The two major Opposition groups in Trinidad and Tobago have agreed to strike a deal by Thursday, to unite and fight Patrick Manning's People's National Movement (PNM) in the 2010 general election.
United National Congress (UNC) political leader, Kamla Persad-Bissessar, and Congress of the People (COP) political leader, Winston Dookeran, said the political accord would include the seats that both the UNC and COP would fight in the election. Persad-Bissessar and Dookeran also said the proposed political accord would include their plans for a common manifesto against the PNM. Persad-Bissessar described the discussions yesterday at The House of Chan Restaurant at Emerald Plaza in St Augustine as a "quantum leap," and Dookeran said he was confident. Both Persad-Bissessar and Dookeran acknowledged that there were obstacles in uniting their parties, but both political leaders remained positive about a coalition between the UNC and the COP for the next general election, scheduled to be held within 90 days.
"There are many rivers to cross, and we shall cross them together," Persad-Bissessar said.
"We have made a quantum leap... We have a common vision...I want to say to our citizens: 'This will happen...We will have an accord...I see nothing standing in our way, once we have that commitment. It will happen.'" She added that there was no doubt in everyone's mind that the UNC and COP remained committed to good governance, which could only happen through uniting the two political parties. Dookeran said he and Persad-Bissessar agreed that the UNC and the COP would "conduct the election on a one-to-one process" and refrain from splitting the Oppositions' votes against the PNM, like in the 2007 general election.

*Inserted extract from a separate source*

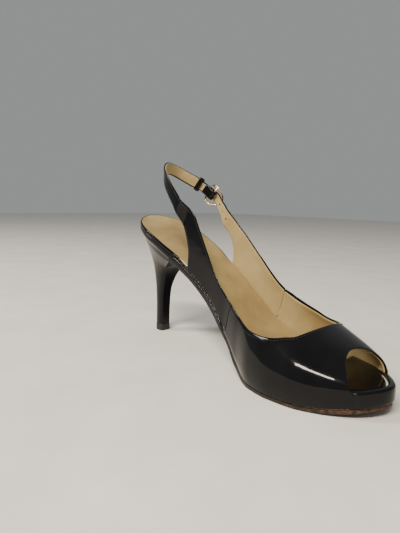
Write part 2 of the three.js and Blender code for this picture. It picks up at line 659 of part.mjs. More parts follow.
function frameMatrix(s) {
  const { origin, tangent, outward, wide } = loopFrame(s);
  return new THREE.Matrix4().makeBasis(tangent, wide, outward).setPosition(origin);
}

const strapWidth = monotone([[0, STRAP_ROOT_WIDTH], [24, STRAP_WIDTH], [buckleArc - 22, STRAP_WIDTH],
  [buckleArc - RING_RADIUS - 0.7, BUCKLE_STRAP_WIDTH],
  [buckleArc + RING_RADIUS + 0.7, BUCKLE_STRAP_WIDTH], [buckleArc + 16, STRAP_WIDTH - 0.4],
  [loopLength, STRAP_ROOT_WIDTH]]);

// The heights of a strap's two layers over its middle surface.
const PATENT = { low: -0.05, top: LEATHER - 0.05 };
const SUEDE = { low: PATENT.low - LAYER_GAP - LINING, top: PATENT.low - LAYER_GAP };

// How far the lateral strap stands off the loop: over the bar, under the rims, then on the back strap.
const TAIL_REST = PATENT.top - SUEDE.low + 0.35;
const OVER_BAR = TAIL_REST + 1.1;
const tailLift = monotone([[buckleArc - 60, TAIL_REST], [buckleArc - RING_RADIUS + 0.3, TAIL_REST],
  [buckleArc - 1.6, OVER_BAR], [buckleArc + 1.6, OVER_BAR],
  [buckleArc + RING_RADIUS + 0.2, 1.7], [buckleArc + 16, 0], [loopLength, 0]]);

// A strap from arc start(y) to end(y), between two heights over its own middle surface.
function strap({ start, end, low, top, lift, columns, trim = 0 }) {
  return bent(columns, 4, 1, (u, v, w) => {
    const y = 2 * v - 1;
    const s = lerp(start(y), end(y), u);
    const { origin, outward, wide } = loopFrame(s);
    const half = strapWidth(s) / 2 - trim;
    return origin.addScaledVector(wide, y * half).addScaledVector(outward, lift(s) + lerp(low, top, w));
  });
}

const roundEnd = (y) => STRAP_ROOT_WIDTH / 2 * Math.sqrt(Math.max(1 - y * y, 0));
const BACK_STRAP_END = buckleArc - 3.4;
const STRAP_STEP = 3.4;
const flat = () => 0;

const backStrap = (layer) => strap({
  start: (y) => -roundEnd(y), end: () => BACK_STRAP_END, ...layer, lift: flat, columns: Math.ceil(BACK_STRAP_END / STRAP_STEP),
});

const tailPoint = (y) => buckleArc - TAIL_LENGTH + 5 * Math.abs(y) ** 1.6;
const punch = (s, radius) => {
  const { origin, outward } = loopFrame(s);
  return cylinder(radius, origin.clone().addScaledVector(outward, -6), origin.clone().addScaledVector(outward, 9), 12);
};
const PRONG_HOLE = 1.9;
const holePlaces = Array.from({ length: HOLES_FREE }, (_, i) => buckleArc + PRONG_HOLE + HOLE_PITCH * (i + 1));
const frontStrap = (layer) => cut(strap({
  start: tailPoint, end: (y) => loopLength + roundEnd(y), ...layer, lift: tailLift,
  columns: Math.ceil((loopLength - buckleArc + TAIL_LENGTH) / STRAP_STEP),
}), punch(buckleArc + PRONG_HOLE, USED_HOLE_RADIUS), ...holePlaces.map((s) => punch(s, HOLE_RADIUS)));

// ---------------------------------------------------------------- buckle, in its own frame: x along, y across, z out
function buckleRing() {
  const ring = mold(new THREE.TorusGeometry(RING_RADIUS, RING_WIRE, 7, 32), (p) => {
    p.z += RING_RISE * (p.x / Math.hypot(p.x, p.y)) ** 2;
    return p;
  });
  const reach = SIDE.clone().multiplyScalar(RING_RADIUS);
  return join(ring, cylinder(BAR_RADIUS, reach.clone().negate(), reach, 12));
}

function buckleProng() {
  const path = new THREE.CatmullRomCurve3(PRONG_SWEEP.map(([x, z]) => new THREE.Vector3(x, 0, z)));
  const round = new THREE.Shape().absarc(0, 0, PRONG_RADIUS, 0, 2 * Math.PI);
  const shaft = new THREE.ExtrudeGeometry(round, { steps: 14, extrudePath: path, curveSegments: 5 });
  const half = SIDE.clone().multiplyScalar(SLOT_WIDTH / 2 - 0.4);
  const collar = cylinder(BAR_RADIUS + FIT + 0.55, half.clone().negate(), half, 16);
  const bore = SIDE.clone().multiplyScalar(SLOT_WIDTH);
  return cut(join(collar, shaft), cylinder(BAR_RADIUS + FIT, bore.clone().negate(), bore, 12));
}

function chapeLoop() {
  const inner = BAR_RADIUS + 0.5;
  const outer = inner + CHAPE;
  const shape = new THREE.Shape();
  const legSteps = [1, 0.75, 0.5, 0.25, 0].map((share) => -CHAPE_REACH * share);
  shape.moveTo(-CHAPE_REACH, -inner);
  legSteps.forEach((x) => shape.lineTo(x, -outer));
  shape.absarc(0, 0, outer, -Math.PI / 2, Math.PI / 2 + 0.35);
  shape.lineTo(-3, PATENT.top);
  shape.lineTo(-3, PATENT.top - CHAPE);
  shape.absarc(0, 0, inner, Math.PI / 2 + 0.35, -Math.PI / 2, true);
  legSteps.slice(1, -1).reverse().forEach((x) => shape.lineTo(x, -inner));
  const wrap = new THREE.ExtrudeGeometry(shape, { depth: BUCKLE_STRAP_WIDTH, bevelEnabled: false, curveSegments: 10 });
  wrap.rotateX(Math.PI / 2).translate(0, BUCKLE_STRAP_WIDTH / 2, 0);
  const slot = new THREE.BoxGeometry(4, SLOT_WIDTH, 8).translate(2 - 1.5, 0, 0);
  return mold(cut(wrap, slot), (p) => {
    const { origin, outward, wide } = loopFrame(buckleArc + Math.min(p.x, 0));
    const ahead = loopFrame(buckleArc).tangent.multiplyScalar(Math.max(p.x, 0));
    return origin.add(ahead).addScaledVector(wide, p.y).addScaledVector(outward, p.z);
  });
}

function keeperLoop() {
  const half = strapWidth(buckleArc - KEEPER_PLACE) / 2 + KEEPER_CLEARANCE;
  const low = SUEDE.low - KEEPER_CLEARANCE;
  const top = tailLift(buckleArc - KEEPER_PLACE) + PATENT.top + KEEPER_CLEARANCE;
  const box = (grow, way) => {
    const path = new way();
    path.moveTo(-half - grow, low - grow);
    path.lineTo(half + grow, low - grow);
    path.lineTo(half + grow, top + grow);
    path.lineTo(-half - grow, top + grow);
    path.closePath();
    return path;
  };
  const shape = box(KEEPER_WALL, THREE.Shape);
  shape.holes.push(box(0, THREE.Path));
  const band = new THREE.ExtrudeGeometry(shape, { depth: KEEPER_WIDTH, bevelEnabled: false });
  const turn = new THREE.Matrix4().makeBasis(SIDE, UP, FRONT);
  return band.translate(0, 0, -KEEPER_WIDTH / 2).applyMatrix4(turn);
}

// ---------------------------------------------------------------- materials and the scene graph
const finish = (color, roughness, metalness = 0) => ({ color, roughness, metalness });
const PATENT_BLACK = finish(0x0b0b0d, 0.12);
const TAN = finish(0xb08e5f, 0.6);
const STEEL = finish(0x9a9a98, 0.35, 1);
const GOLD = finish(0xc9b27c, 0.25, 1);
const FIBRE = finish(0x8d6f4c, 0.85);

function part(name, geometry, look) {
  const mesh = new THREE.Mesh(geometry, new THREE.MeshStandardMaterial(look));
  mesh.name = name;
  return mesh;
}

function group(...children) {
  const made = new THREE.Group();
  made.add(...children);
  return made;
}

const upperGroup = group(
  part('vamp', vamp(), PATENT_BLACK),
  part('vamp_lining', vampLining(), TAN),
  part('medial_quarter', quarter(-1), PATENT_BLACK),
  part('lateral_quarter', quarter(1), PATENT_BLACK),
  part('medial_quarter_lining', quarterLining(-1), TAN),
  part('lateral_quarter_lining', quarterLining(1), TAN),
  part('seat_rand', seatRand(), PATENT_BLACK),
  part('platform_front', platformFront(), PATENT_BLACK),
);

const bottomGroup = group(
  part('sock_lining', sockLining(), TAN),
  part('toe_sock', toeSock(), PATENT_BLACK),
  part('insock_foam', foamLayer(), finish(0xd9d2c0, 0.95)),
  part('insole_board', cut(insoleBoard(), ...nailHoles, ...rivetHoles, screwHole), FIBRE),
  part('backpart_board', cut(backpartBoard(), shank(GAP), ...nailHoles), FIBRE),
  part('shank', cut(shank(0), ...rivetHoles, screwHole), STEEL),
  part('platform_core', platformCore(), finish(0xc9b48c, 0.9)),
  part('outsole', outsole(), finish(0x1c1613, 0.55)),
  ...RIVET_PLACES.map((p, i) => part(`shank_rivet_${i + 1}`, rivet(p, 0), STEEL)),
);

const heelGroup = group(
  part('heel_core', cut(heelCore(), ...nailHoles, screwHole,
    cylinder(TUBE.radius + FIT, stemAt(0), stemAt(TUBE.top + FIT))), finish(0x2a2a2c, 0.5)),
  part('heel_cover', heelCover(), PATENT_BLACK),
  part('heel_tip', cut(heelTip(), tipPin(FIT)), finish(0x17171a, 0.6)),
  part('heel_tube', heelTube(), STEEL),
  part('tip_pin', tipPin(0), STEEL),
  part('heel_screw', fastener(SCREW, SCREW_PLACE, SCREW_SINK, 0), STEEL),
  ...NAIL_PLACES.map((p, i) => part(`heel_nail_${i + 1}`, fastener(heelNail, p, SEAT_SINK, 0), STEEL)),
);

const ring = part('buckle_ring', buckleRing(), GOLD);
const prong = part('buckle_prong', buckleProng(), GOLD);
const buckle = group(ring, prong);
buckle.applyMatrix4(frameMatrix(buckleArc));
const keeper = group(part('strap_keeper', keeperLoop(), PATENT_BLACK));
keeper.applyMatrix4(frameMatrix(buckleArc - KEEPER_PLACE));

const slingGroup = group(
  part('back_strap', backStrap(PATENT), PATENT_BLACK),
  part('back_strap_lining', backStrap(SUEDE), TAN),
  part('front_strap', frontStrap(PATENT), PATENT_BLACK),
  part('front_strap_lining', frontStrap(SUEDE), TAN),
  part('chape_loop', chapeLoop(), PATENT_BLACK),
  buckle,
  keeper,
);

// The shoe stands with the middle of its box over the origin.
const shoe = group(upperGroup, bottomGroup, heelGroup, slingGroup);
const box = new THREE.Box3().setFromObject(shoe, true);
const middle = box.getCenter(new THREE.Vector3());
shoe.position.set(-middle.x, -middle.y, -box.min.z);
shoe.name = 'slingback_pump';

export default group(shoe);
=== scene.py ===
# The looks of a peep-toe slingback pump in black patent leather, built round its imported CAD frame.
# Shapes are worked out in millimetres from the back of the seat, then placed in the frame in metres.
import math

import bmesh
import bpy
from mathutils import Matrix, Vector


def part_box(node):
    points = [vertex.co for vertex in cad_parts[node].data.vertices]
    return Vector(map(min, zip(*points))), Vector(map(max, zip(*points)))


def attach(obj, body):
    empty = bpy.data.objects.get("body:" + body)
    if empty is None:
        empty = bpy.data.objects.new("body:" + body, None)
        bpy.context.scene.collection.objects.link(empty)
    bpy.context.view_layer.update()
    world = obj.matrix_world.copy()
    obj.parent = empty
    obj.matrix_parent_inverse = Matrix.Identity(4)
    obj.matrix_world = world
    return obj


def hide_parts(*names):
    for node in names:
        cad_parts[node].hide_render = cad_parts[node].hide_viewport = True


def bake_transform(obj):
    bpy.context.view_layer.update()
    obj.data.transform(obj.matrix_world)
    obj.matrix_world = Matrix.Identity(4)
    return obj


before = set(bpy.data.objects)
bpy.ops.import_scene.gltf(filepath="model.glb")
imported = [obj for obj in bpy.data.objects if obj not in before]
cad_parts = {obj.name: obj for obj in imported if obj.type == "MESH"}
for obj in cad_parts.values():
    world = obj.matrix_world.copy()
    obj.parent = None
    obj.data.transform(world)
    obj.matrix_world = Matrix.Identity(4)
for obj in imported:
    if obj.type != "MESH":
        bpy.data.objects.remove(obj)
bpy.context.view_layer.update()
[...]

"No seat will be safe for the PNM," he said. He added: "Whatever hurdles there are, we will cross...Time is short, but the commitment is there; the obligation is there." Dookeran was responding to the loss of several marginal seats from the Opposition to the PNM in the last general election, because the Opposition votes were divided between the UNC and the COP. Among these marginal seats the Opposition lost to the PNM were Barataria/San Juan, St Joseph, Tunapuna and Pointe-a-Pierre. According to Dookeran, the political accord would cover the issues that were relevant, offering Trinidad and Tobago a formula that would be and unbreakable in today's politics. Persad-Bissessar said that two three-member teams from the UNC and the COP would meet as soon as this morning, to finalise their political accord for uniting and defeating the PNM. She declined to reveal the members of each team.